Betty SIMON, membre de la Grande loge féminine de France s'exprime devant la caméra. Elle explique ce que peut apporter la franc maçonnerie aux femmes dans leur vie personnelle et professionnelle : devenir une meilleure épouse, une meilleur mère et mieux agir dans la société. Les francs maçonnes sont impliquées dans le droit des femmes et les questions sociétales qui s'y rapportent, comme les actions du planning familal et le droit à l'avortement thérapeutique. Le but d'une société initiatique est de transmettre une influence spirituelle qui aide le requérant à se transformer, à s'épanouir. Ce n'est pas un secret mais "c'est une chose qu'il faut avoir vécu pour savoir qu'elle existe".
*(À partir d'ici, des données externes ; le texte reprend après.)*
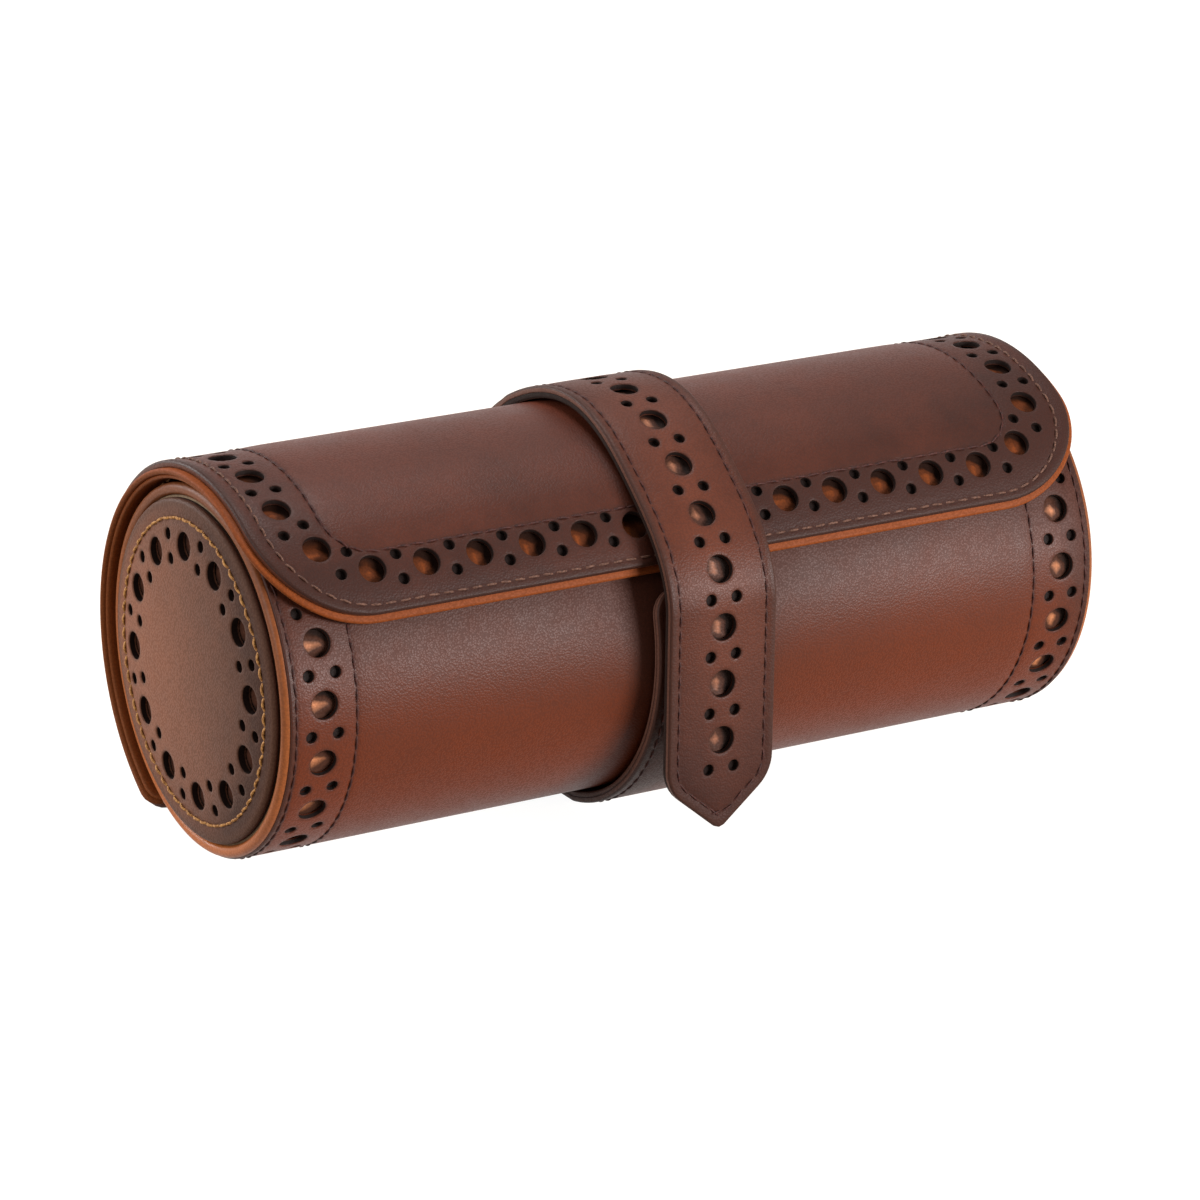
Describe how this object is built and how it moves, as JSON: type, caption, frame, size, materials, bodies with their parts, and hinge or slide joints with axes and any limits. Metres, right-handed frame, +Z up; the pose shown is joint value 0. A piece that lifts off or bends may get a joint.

Daniel LIGOU, co-auteur d'une "histoire des francs-maçons en France" date les premières loges françaises à l'année 1725. Leurs créations correspondent aux préoccupations intellectuelles de l'époque et notamment l'attrait pour l'Angleterre. Le spécialiste démystifie le terme de secret qui entoure depuis tout temps la franc-maçonnerie, "la maçonnerie n'existe que lorsqu'elle est vécue". Il relate pour illustrer son propos quelques anecdotes historiques. Au 18ème siècle, les loges attiraient des personnes de tous milieux : des nobles, des militaires, des bourgeois, des commerçants et des écclesiastiques.
André COMBES, directeur de l'Institut d'études et de recherches maçonniques, résume très brièvement en plateau l'histoire de la franc maçonnerie de ses origines au Moyen Age avec les confréries des tailleurs de pierre et de maçons jusqu'au 20ème siècle. La franc-maçonnerie, dont le terme remonte au 14ème siècle, n'est apparue sous sa forme moderne qu'au 18ème siècle, dans la continuité de l'esprit des Lumières qu'incarne parfaitement Voltaire. De nombreuses personnalités comme Winston Churchill, Pierre Mendès France, Salvador Dali et Jules Ferry ont rejoint les loges maçonniques. L'anti-maçonnisme a d'abord été le fait de l'église catholique pour aujourd'hui être l'apanage de l'extrême droite.